= Exercise goal =
Write the material out again in full, exactly.

***** Raw data *****

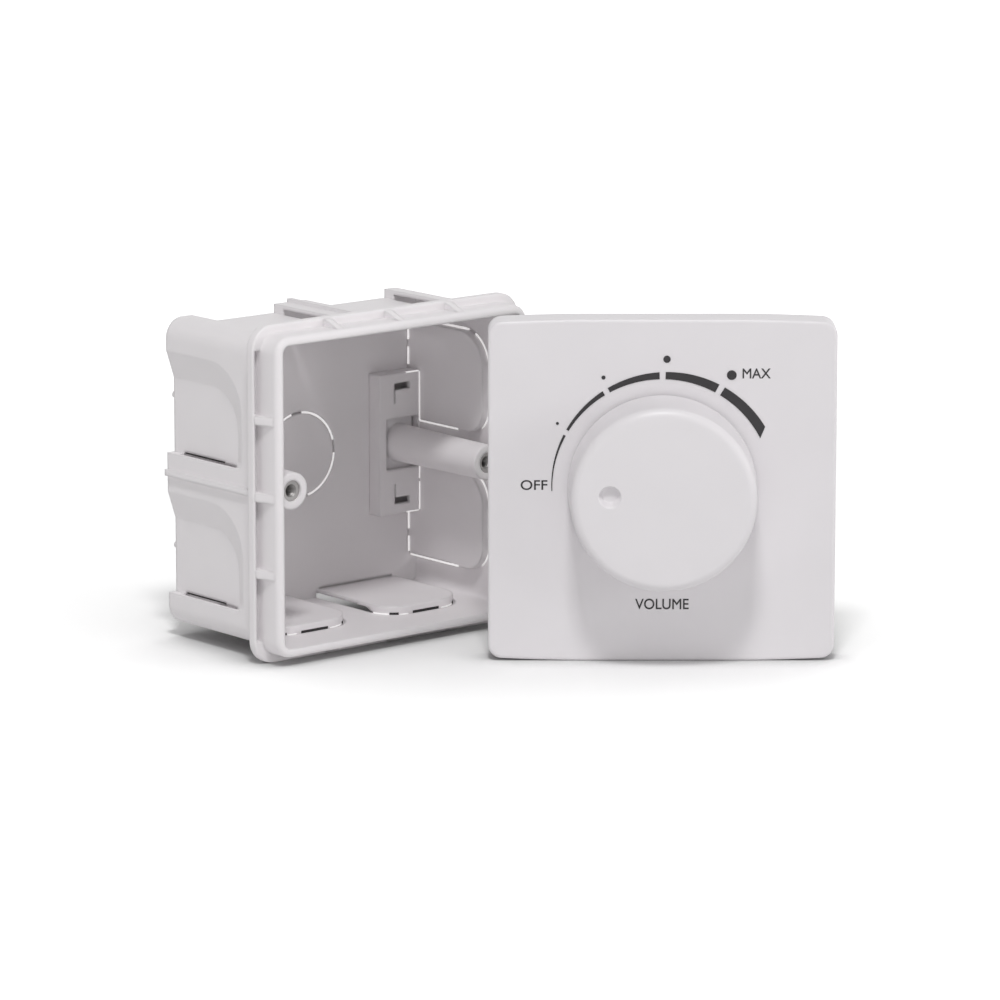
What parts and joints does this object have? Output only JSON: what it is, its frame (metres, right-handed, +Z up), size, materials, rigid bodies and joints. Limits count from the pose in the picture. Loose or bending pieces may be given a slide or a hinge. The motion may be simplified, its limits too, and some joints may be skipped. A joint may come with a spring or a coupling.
{
  "type": "speaker volume control",
  "caption": "Wall volume control: square cover plate, large rotary knob over a printed scale, switched transformer behind, and its open flush-mounting back box beside it",
  "frame": {"origin": "middle of the face on which the cover plate's lower edge rests, on the floor, halfway through the plate's depth", "axes": "+X to the right and +Z up as the user faces the knob; the knob and plate face -Y, and the box stands to the left, turned 40 degrees about +Z"},
  "size_m": [0.1673, 0.0956, 0.086],
  "materials": {
    "cover_white": "satin moulded plastic, very fine even grain",
    "box_white": "satin moulded plastic, slightly grey",
    "print_black": "flat screen-printed ink",
    "zinc_steel": "zinc-plated pressed steel",
    "spring_steel": "bright spring steel",
    "cast_zinc": "die-cast, as cast",
    "brass": "plated contact brass",
    "black_plastic": "moulded black plastic",
    "brown_board": "punched laminate",
    "iron_laminations": "stacked laminations, dark oxide",
    "natural_nylon": "natural nylon",
    "copper": "enamelled copper wire",
    "tape_yellow": "polyester tape",
    "board_green": "solder-masked board",
    "terminal_green": "moulded terminal housing",
    "wire_red": "wire insulation",
    "wire_black": "wire insulation"
  },
  "bodies": {
    "control_and_box": {"back_box": "box_white", "pillar_retainer": "box_white", "fixed_pillar_insert": "zinc_steel", "cover_plate": "cover_white", "scale_segments": "print_black", "scale_dots": "print_black", "mounting_frame": "zinc_steel", "switch_nut": "zinc_steel", "lock_washer": "spring_steel", "switch_bush": "cast_zinc", "switch_housing": "black_plastic", "wafer": "brown_board", "fixed_contacts": "brass", "switch_screws": "zinc_steel", "transformer_core": "iron_laminations", "bobbin": "natural_nylon", "winding": "copper", "winding_tape": "tape_yellow", "core_bracket": "zinc_steel", "bracket_screws": "zinc_steel", "circuit_board": "board_green", "board_pillars": "cast_zinc", "board_screws": "zinc_steel", "terminal_block": "terminal_green", "terminal_screws": "zinc_steel", "terminal_clamps": "brass", "tap_wires": "wire_red", "line_wires": "wire_black"},
    "knob_and_shaft": {"knob": "cover_white", "knob_clip": "spring_steel", "switch_shaft": "cast_zinc", "shaft_circlip": "spring_steel", "detent_rotor": "natural_nylon", "detent_ball": "spring_steel", "detent_spring": "spring_steel", "wiper": "brass"},
    "sliding_pillar": {"adjustable_pillar": "box_white", "adjustable_pillar_insert": "zinc_steel"}
  },
  "joints": [
    {"name": "knob_turn", "type": "hinge", "parent": "control_and_box", "child": "knob_and_shaft", "pos_m": [0, -0.01, 0.044], "axis": [0, 1, 0], "range_deg": [0, 120]},
    {"name": "pillar_slide", "type": "slide", "parent": "control_and_box", "child": "sliding_pillar", "axis": [0, 0, 1], "range_m": [-0.0015, 0.0015]}
  ]
}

*****

= Result =
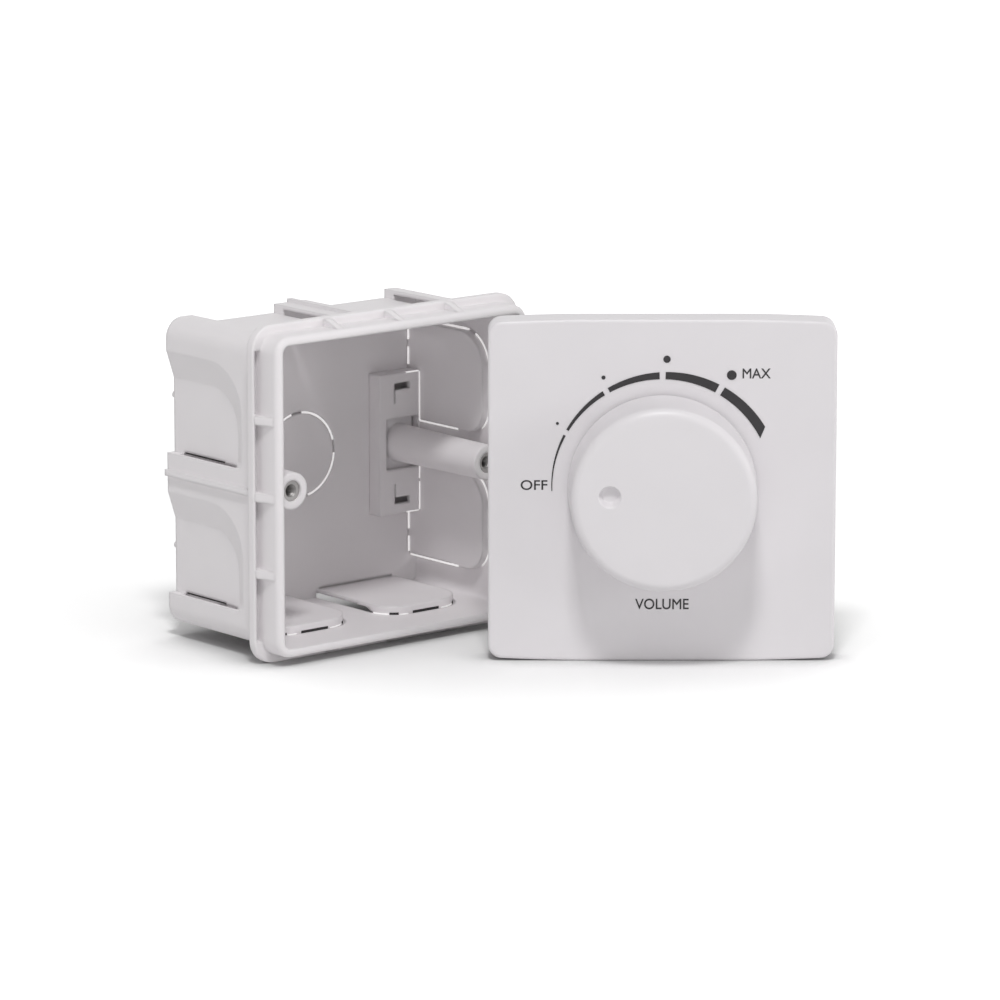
What parts and joints does this object have? Output only JSON: what it is, its frame (metres, right-handed, +Z up), size, materials, rigid bodies and joints. Limits count from the pose in the picture. Loose or bending pieces may be given a slide or a hinge. The motion may be simplified, its limits too, and some joints may be skipped. A joint may come with a spring or a coupling.
{
  "type": "speaker volume control",
  "caption": "Wall volume control: square cover plate, large rotary knob over a printed scale, switched transformer behind, and its open flush-mounting back box beside it",
  "frame": {"origin": "middle of the face on which the cover plate's lower edge rests, on the floor, halfway through the plate's depth", "axes": "+X to the right and +Z up as the user faces the knob; the knob and plate face -Y, and the box stands to the left, turned 40 degrees about +Z"},
  "size_m": [0.1673, 0.0956, 0.086],
  "materials": {
    "cover_white": "satin moulded plastic, very fine even grain",
    "box_white": "satin moulded plastic, slightly grey",
    "print_black": "flat screen-printed ink",
    "zinc_steel": "zinc-plated pressed steel",
    "spring_steel": "bright spring steel",
    "cast_zinc": "die-cast, as cast",
    "brass": "plated contact brass",
    "black_plastic": "moulded black plastic",
    "brown_board": "punched laminate",
    "iron_laminations": "stacked laminations, dark oxide",
    "natural_nylon": "natural nylon",
    "copper": "enamelled copper wire",
    "tape_yellow": "polyester tape",
    "board_green": "solder-masked board",
    "terminal_green": "moulded terminal housing",
    "wire_red": "wire insulation",
    "wire_black": "wire insulation"
  },
  "bodies": {
    "control_and_box": {"back_box": "box_white", "pillar_retainer": "box_white", "fixed_pillar_insert": "zinc_steel", "cover_plate": "cover_white", "scale_segments": "print_black", "scale_dots": "print_black", "mounting_frame": "zinc_steel", "switch_nut": "zinc_steel", "lock_washer": "spring_steel", "switch_bush": "cast_zinc", "switch_housing": "black_plastic", "wafer": "brown_board", "fixed_contacts": "brass", "switch_screws": "zinc_steel", "transformer_core": "iron_laminations", "bobbin": "natural_nylon", "winding": "copper", "winding_tape": "tape_yellow", "core_bracket": "zinc_steel", "bracket_screws": "zinc_steel", "circuit_board": "board_green", "board_pillars": "cast_zinc", "board_screws": "zinc_steel", "terminal_block": "terminal_green", "terminal_screws": "zinc_steel", "terminal_clamps": "brass", "tap_wires": "wire_red", "line_wires": "wire_black"},
    "knob_and_shaft": {"knob": "cover_white", "knob_clip": "spring_steel", "switch_shaft": "cast_zinc", "shaft_circlip": "spring_steel", "detent_rotor": "natural_nylon", "detent_ball": "spring_steel", "detent_spring": "spring_steel", "wiper": "brass"},
    "sliding_pillar": {"adjustable_pillar": "box_white", "adjustable_pillar_insert": "zinc_steel"}
  },
  "joints": [
    {"name": "knob_turn", "type": "hinge", "parent": "control_and_box", "child": "knob_and_shaft", "pos_m": [0, -0.01, 0.044], "axis": [0, 1, 0], "range_deg": [0, 120]},
    {"name": "pillar_slide", "type": "slide", "parent": "control_and_box", "child": "sliding_pillar", "axis": [0, 0, 1], "range_m": [-0.0015, 0.0015]}
  ]
}